I carefully flipped the paper open to page thirty-eight while trying to avoid getting dog shit on my hands. The smell wasn’t entirely pleasant. It always seems fine when it’s your own dog, but someone else’s, it’s completely gross. It wouldn’t happen this way in the movies, with the handsome hero trying to avoid the animal feces as he’s working toward saving the city — that I knew for sure.
Anyway, I got to the appropriate page, and written across the top in pen were the words “Prudential Skywalk. Telescope in the corner pointing toward Charles River and downtown Boston.” And that was that. This Phantom definitely had a flare for the dramatic.
I placed the paper back in the barrel, as ordered, making a mental note to call Peter Martin at the first available opportunity and see if we could get a handwriting analyst to look at the paper before the garbagemen came. I walked back out onto Atlantic Avenue and flagged a cab that happened to be passing by.
The Prudential Skywalk, for the uninitiated, is the pavilion on the fiftieth floor of the Prudential Center, for a while the tallest building in town, but now eight floors shorter than the nearby Hancock Tower a few blocks away. The Pru, as Bostonians tend to call it, is a remarkably ugly structure, boxy and boring and nearly a blight, except it’s our blight, and for that, the city loves it.
I got out of the cab on Boylston Street, reflexively looked straight up at the top of the building in the way that tourists from New Hampshire probably do, and took the escalator up into the mall that wraps around the skyscraper. The streets and mall passages were busy with late-arriving workers and early shoppers, and I looked around in quasi-wonderment at whether I was being followed. I assumed that the Phantom was probably already in the Skywalk, though if he was, what was with all the taxicab stuff? Why not simply sit on the bench with me in Columbus Park?
The elevator ride made my ears pop, as elevator rides generally do. At the top, I paid the nine-dollar admission fee and pictured Martin quibbling with me when I submitted the expense. He’d argue that I should have been able to talk my way in for free because I wasn’t actually going to see the view.
As I strode out onto the glass-enclosed Skywalk, the first sensation was that of light — light everywhere, streaming through the windows, reflecting off the floors, dancing along the walls, glistening off the telescopes that were pointing at the Financial District and the harbor beyond.

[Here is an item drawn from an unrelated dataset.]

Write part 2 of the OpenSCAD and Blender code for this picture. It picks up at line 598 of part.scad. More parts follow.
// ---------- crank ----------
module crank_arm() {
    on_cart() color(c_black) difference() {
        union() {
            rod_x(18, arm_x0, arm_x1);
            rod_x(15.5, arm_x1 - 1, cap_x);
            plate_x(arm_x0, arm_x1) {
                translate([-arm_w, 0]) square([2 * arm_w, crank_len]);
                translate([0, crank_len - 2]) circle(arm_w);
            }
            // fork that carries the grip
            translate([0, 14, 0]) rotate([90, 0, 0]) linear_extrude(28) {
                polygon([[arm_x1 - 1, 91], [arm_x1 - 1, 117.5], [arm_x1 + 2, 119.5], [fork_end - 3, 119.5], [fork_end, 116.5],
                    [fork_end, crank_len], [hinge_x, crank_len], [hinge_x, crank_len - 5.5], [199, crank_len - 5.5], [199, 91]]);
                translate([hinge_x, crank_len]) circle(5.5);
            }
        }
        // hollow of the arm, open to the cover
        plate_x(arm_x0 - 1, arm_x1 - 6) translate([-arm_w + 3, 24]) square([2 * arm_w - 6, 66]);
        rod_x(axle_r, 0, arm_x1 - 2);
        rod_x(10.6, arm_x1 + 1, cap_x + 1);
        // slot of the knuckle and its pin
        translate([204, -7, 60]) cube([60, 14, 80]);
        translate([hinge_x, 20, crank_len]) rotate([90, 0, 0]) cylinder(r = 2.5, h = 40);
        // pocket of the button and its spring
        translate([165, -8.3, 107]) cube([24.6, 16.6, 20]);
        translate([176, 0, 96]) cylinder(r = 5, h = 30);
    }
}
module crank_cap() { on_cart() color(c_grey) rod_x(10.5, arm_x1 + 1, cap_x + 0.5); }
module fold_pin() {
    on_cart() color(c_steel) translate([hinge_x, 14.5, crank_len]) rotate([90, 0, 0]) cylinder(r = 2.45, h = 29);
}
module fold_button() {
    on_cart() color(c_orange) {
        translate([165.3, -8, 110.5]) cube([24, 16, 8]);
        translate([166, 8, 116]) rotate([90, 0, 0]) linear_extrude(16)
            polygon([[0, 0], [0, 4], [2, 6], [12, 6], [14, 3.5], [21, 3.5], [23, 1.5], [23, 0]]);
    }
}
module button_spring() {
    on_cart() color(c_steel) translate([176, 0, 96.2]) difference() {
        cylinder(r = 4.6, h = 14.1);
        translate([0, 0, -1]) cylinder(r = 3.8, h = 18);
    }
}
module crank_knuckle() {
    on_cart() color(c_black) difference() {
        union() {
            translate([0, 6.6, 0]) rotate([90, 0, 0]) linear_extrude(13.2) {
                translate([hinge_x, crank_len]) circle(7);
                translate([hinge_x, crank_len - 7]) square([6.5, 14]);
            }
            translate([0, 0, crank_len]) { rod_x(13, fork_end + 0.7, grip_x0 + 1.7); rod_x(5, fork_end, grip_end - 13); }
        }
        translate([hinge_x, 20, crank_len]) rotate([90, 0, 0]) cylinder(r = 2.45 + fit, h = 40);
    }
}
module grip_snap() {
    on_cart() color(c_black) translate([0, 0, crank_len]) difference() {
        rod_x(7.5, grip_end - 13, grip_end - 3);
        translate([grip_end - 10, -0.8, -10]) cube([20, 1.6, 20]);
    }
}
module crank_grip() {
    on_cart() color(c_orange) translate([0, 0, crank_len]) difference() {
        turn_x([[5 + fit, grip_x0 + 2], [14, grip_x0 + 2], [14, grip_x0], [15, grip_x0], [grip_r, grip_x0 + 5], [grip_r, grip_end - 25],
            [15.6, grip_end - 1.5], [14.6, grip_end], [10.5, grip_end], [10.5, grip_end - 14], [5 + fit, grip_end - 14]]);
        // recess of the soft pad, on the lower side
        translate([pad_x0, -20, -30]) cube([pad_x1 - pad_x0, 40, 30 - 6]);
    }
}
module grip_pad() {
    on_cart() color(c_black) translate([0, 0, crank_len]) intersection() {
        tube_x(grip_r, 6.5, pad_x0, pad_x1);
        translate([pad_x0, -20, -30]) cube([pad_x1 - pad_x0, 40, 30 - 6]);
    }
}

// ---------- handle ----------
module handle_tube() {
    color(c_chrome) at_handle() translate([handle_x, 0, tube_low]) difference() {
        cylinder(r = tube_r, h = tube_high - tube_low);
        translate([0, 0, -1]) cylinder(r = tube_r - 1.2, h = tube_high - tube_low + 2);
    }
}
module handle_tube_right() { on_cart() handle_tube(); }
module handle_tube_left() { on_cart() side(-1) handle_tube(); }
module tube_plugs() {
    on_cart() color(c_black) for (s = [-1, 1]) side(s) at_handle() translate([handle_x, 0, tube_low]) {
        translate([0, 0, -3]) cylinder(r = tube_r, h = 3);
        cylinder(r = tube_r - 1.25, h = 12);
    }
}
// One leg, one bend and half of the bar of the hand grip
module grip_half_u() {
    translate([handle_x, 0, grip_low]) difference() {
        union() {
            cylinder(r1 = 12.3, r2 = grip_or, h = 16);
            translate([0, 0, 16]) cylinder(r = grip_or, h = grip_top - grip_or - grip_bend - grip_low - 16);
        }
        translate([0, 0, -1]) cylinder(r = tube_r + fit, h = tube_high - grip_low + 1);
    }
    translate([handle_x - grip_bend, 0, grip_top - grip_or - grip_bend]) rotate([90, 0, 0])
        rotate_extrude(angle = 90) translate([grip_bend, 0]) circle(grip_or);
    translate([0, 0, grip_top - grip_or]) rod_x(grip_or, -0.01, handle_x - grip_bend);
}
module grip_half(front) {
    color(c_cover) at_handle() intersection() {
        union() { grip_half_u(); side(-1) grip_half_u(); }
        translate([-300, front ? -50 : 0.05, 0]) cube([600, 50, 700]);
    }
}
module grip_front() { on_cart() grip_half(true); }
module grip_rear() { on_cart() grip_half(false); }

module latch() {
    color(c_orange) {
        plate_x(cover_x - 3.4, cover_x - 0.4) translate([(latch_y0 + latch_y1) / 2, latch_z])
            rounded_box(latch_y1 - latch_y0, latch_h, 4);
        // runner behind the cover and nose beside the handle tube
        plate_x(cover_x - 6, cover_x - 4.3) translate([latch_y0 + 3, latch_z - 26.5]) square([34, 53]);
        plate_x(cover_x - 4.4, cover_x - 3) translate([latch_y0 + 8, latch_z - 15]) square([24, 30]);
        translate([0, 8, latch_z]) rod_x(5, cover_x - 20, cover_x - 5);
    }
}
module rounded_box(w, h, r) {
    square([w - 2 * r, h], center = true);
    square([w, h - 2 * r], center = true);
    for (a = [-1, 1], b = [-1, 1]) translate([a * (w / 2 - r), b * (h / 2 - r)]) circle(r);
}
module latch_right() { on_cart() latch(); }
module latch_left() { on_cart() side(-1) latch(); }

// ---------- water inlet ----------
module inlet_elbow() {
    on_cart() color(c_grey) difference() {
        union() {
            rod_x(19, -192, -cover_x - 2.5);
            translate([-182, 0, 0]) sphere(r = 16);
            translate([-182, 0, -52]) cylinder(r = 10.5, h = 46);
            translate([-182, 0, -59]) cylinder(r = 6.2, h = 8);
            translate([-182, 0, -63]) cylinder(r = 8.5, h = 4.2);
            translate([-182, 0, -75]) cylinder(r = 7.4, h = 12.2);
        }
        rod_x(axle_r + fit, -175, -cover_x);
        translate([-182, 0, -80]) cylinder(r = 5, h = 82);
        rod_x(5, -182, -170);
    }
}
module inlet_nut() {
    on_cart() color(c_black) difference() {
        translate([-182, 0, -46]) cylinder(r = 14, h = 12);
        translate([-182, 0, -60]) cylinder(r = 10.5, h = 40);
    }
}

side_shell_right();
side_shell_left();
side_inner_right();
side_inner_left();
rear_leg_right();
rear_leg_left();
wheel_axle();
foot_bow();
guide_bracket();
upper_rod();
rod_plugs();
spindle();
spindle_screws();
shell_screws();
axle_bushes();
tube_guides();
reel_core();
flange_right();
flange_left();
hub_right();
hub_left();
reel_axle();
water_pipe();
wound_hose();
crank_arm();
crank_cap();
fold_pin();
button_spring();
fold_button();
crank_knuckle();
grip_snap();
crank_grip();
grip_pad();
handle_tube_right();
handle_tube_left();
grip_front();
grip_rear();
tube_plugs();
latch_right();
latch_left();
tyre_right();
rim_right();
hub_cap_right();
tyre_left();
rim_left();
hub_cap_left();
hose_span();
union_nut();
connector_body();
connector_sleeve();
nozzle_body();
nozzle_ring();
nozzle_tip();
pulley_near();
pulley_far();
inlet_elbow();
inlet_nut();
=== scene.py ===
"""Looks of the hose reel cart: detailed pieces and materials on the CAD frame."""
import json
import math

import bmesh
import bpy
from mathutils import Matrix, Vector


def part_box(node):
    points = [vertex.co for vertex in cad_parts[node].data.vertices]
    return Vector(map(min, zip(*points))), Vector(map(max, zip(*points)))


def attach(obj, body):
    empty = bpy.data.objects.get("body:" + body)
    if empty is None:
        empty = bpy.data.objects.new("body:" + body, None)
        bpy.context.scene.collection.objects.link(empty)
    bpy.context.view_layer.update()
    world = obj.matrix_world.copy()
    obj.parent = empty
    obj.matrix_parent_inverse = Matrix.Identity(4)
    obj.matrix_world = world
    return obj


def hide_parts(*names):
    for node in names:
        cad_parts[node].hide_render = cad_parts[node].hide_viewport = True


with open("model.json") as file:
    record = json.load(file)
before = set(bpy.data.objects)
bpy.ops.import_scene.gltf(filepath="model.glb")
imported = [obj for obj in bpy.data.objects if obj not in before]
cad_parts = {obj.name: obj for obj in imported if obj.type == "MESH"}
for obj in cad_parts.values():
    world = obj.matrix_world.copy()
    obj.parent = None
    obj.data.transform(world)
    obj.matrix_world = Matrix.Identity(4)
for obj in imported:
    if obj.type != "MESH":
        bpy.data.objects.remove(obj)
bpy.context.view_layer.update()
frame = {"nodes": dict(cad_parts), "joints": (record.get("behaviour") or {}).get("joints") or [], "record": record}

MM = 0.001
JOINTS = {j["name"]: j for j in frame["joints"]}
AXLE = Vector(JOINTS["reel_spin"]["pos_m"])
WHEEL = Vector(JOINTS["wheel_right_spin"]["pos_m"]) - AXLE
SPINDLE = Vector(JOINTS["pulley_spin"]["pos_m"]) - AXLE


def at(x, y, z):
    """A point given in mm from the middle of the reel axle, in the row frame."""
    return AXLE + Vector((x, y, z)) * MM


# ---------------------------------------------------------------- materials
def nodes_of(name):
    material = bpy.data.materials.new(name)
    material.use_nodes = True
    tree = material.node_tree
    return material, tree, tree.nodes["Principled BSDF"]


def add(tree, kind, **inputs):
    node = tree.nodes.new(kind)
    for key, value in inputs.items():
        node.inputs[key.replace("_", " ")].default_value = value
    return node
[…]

The second sensation was that of space — space everywhere. I don’t care how old I am, I don’t care how many times I’ve sat in offices or dined in restaurants atop high-rise buildings; whenever I do, the feeling is one of being above it all, figuratively as well as literally. The city below is minuscule, as are all the little problems of everyday life, things like traffic and litter and crowds and late appointments. High in the sky, you’re above the daily grind, free to contemplate the larger issues of life.
Which I don’t necessarily think was good at the moment, because what I had to contemplate were hardly the issues of soaring dreams. A broken marriage before the vows were ever recited, two dead women, a newspaper publisher with no balls, a serial killer who regarded me as his confidant, and some unknown would-be assailants who seemed to want me dead. I think I’d have to be soaring around the earth in a space shuttle for these problems to appear small at the moment, but maybe that’s where the Phantom would send me next.